BACKGROUND AND PURPOSE: CTP imaging in the interventional suite could reduce delays to the start of image-guided interventions and help determine the treatment progress and end point. However, C-arms rotate slower than clinical CT scanners, making CTP challenging. We developed a cerebral CTP protocol for C-arm CBCT and evaluated it in an animal study.
MATERIALS AND METHODS: Five anesthetized swine were imaged by using C-arm CBCT and conventional CT. The C-arm rotates in 4.3 seconds plus a 1.25-second turnaround, compared with 0.5 seconds for clinical CT. Each C-arm scan had 6 continuous bidirectional sweeps. Multiple scans each with a different delay to the start of an aortic arch iodinated contrast injection and a novel image reconstruction algorithm were used to increase temporal resolution.
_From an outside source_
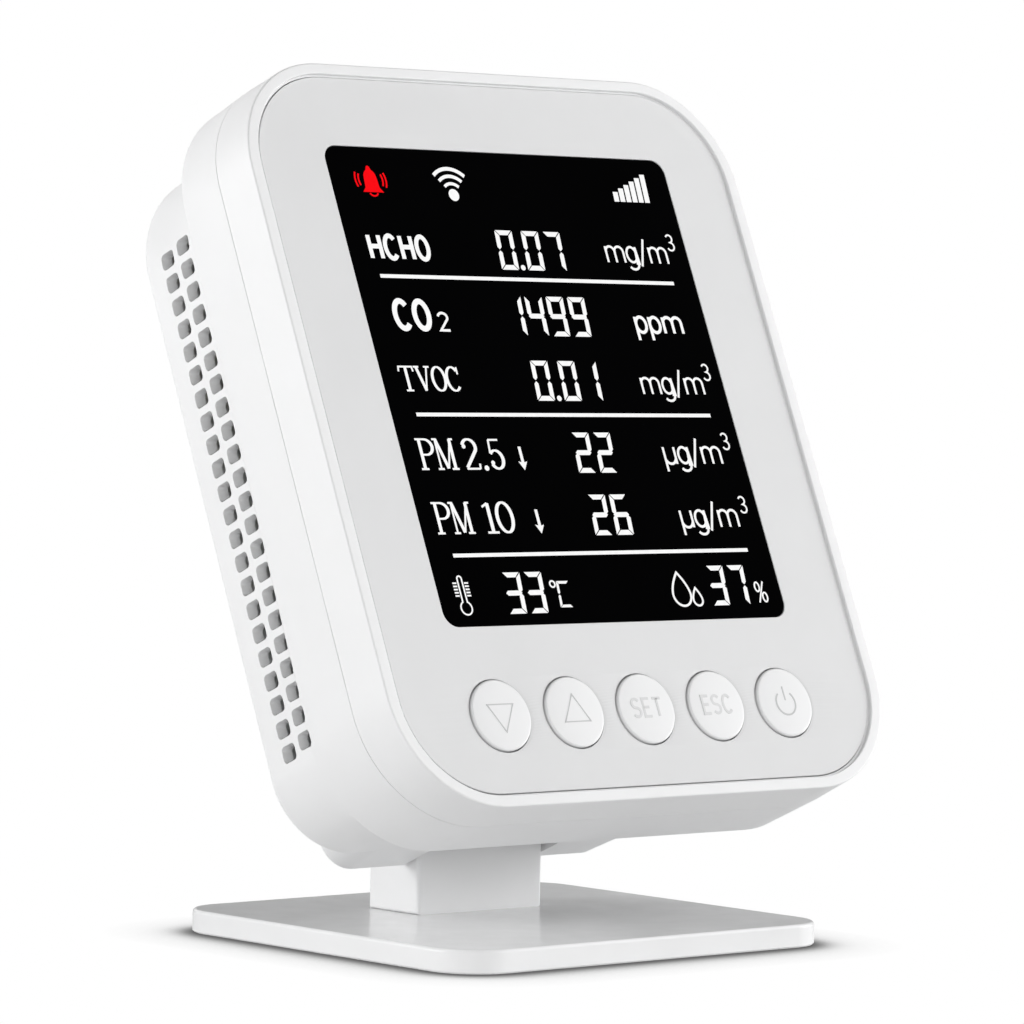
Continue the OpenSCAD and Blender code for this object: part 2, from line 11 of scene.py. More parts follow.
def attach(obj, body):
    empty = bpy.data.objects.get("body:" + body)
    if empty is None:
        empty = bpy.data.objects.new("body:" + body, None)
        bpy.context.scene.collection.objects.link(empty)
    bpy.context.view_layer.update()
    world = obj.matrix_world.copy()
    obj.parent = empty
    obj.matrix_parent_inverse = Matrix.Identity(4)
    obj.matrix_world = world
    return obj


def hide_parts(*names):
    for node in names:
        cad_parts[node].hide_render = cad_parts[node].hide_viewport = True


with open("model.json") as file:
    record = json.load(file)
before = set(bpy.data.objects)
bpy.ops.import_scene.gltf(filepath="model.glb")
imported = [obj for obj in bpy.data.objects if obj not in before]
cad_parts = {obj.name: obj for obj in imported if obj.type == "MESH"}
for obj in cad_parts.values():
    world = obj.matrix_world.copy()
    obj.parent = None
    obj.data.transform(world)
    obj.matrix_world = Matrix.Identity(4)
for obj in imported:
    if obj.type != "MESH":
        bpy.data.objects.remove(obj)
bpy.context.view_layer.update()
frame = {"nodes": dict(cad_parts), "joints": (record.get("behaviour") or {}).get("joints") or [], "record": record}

# ---- axes and sizes from the frame

MM = 0.001
JOINTS = {joint["name"]: joint for joint in frame["joints"]}
NODES = frame["nodes"]


def housing_axes():
    """Matrix to the world from the housing's own millimetres: across, depth and height up the face.

    Its origin is the centre of the front of the face plate.
    """
    across = Vector((1, 0, 0))
    depth = Vector(JOINTS["up_press"]["axis"]).normalized()
    height = across.cross(depth)
    axes = Matrix((across, depth, height)).transposed()
    points = [axes.transposed() @ v.co for v in NODES["face_plate"].data.vertices]
    middle = [(min(p[i] for p in points) + max(p[i] for p in points)) / 2 for i in range(3)]
    middle[1] = min(p[1] for p in points)
    return Matrix.Translation(axes @ Vector(middle)) @ axes.to_4x4() @ Matrix.Scale(MM, 4)


HOUSING = housing_axes()
STAND = Matrix.Scale(MM, 4)


def local_box(node, axes=HOUSING):
    """Lowest and highest corner of a CAD node along the given axes, in millimetres."""
    inverse = axes.inverted()
    points = [inverse @ v.co for v in NODES[node].data.vertices]
    return [Vector([end(p[i] for p in points) for i in range(3)]) for end in (min, max)]


FRONT_LOW, FRONT_HIGH = local_box("front_casing")
PLATE_LOW, PLATE_HIGH = local_box("face_plate")
WINDOW_LOW, WINDOW_HIGH = local_box("display_window")
REAR_LOW, REAR_HIGH = local_box("rear_casing")
HINGE_LOW, HINGE_HIGH = local_box("hinge_housing")
BASE_LOW, BASE_HIGH = local_box("base_plate", STAND)
PAD_LOW, PAD_HIGH = local_box("base_pad", STAND)
BALLAST_LOW, BALLAST_HIGH = local_box("ballast_plate", STAND)
STEM_LOW, STEM_HIGH = local_box("stem", STAND)
PIVOT = HOUSING.inverted() @ Vector(JOINTS["housing_tilt"]["pos_m"])

BODY_W = FRONT_HIGH.x - FRONT_LOW.x
BODY_TOP, BODY_LOW = FRONT_HIGH.z, -FRONT_LOW.z
RIM_FRONT, PLATE_T, BACK = FRONT_LOW.y, PLATE_HIGH.y, REAR_HIGH.y

# sizes in millimetres that a node's box doesn't give
CORNER_R = 18.2
FIT = 0.1
PLATE_GAP = 0.42
RIM_W = FRONT_HIGH.x - PLATE_HIGH.x - FIT
RIM_H = FRONT_HIGH.z - PLATE_HIGH.z - FIT
LEDGE_DEPTH = 0.22
CREST_DROP = 0.15
CREST_INSET = 0.35
CREST_OUT_R = 0.3
CREST_IN_R = 0.2
WALL = 2.0
SHELF_BACK = 3.4
PARTING = 7.5
PARTING_GAP = 0.05
PARTING_DEEP = 0.4
PARTING_EDGE = 0.04
SHOULDER = 17.8
SHOULDER_LEAN = -0.018
SHOULDER_LEVEL = -10.0
SHOULDER_R = 0.3
SHOULDER_FADE = (12.0, 36.0)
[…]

Three different scan sets (consisting of 6, 3, or 2 scans) and 3 injection protocols (3-mL/s 100%, 3-mL/s 67%, and 6-mL/s 50% contrast concentration) were studied. CBF maps for each scan set and injection were generated. The concordance and Pearson correlation coefficients (? and r) were calculated to determine the injection providing the best match between the following: the left and right hemispheres, and CT and C-arm CBCT.
RESULTS: The highest ? and r values (both 0.92) for the left and right hemispheres were obtained by using the 6-mL 50% iodinated contrast concentration injection. The same injection gave the best match for CT and C-arm CBCT for the 6-scan set (? = 0.77, r = 0.89). Some of the 3-scan and 2-scan protocols provided matches similar to those in CT.
CONCLUSIONS: This study demonstrated that C-arm CBCT can produce CBF maps that correlate well with those from CTP.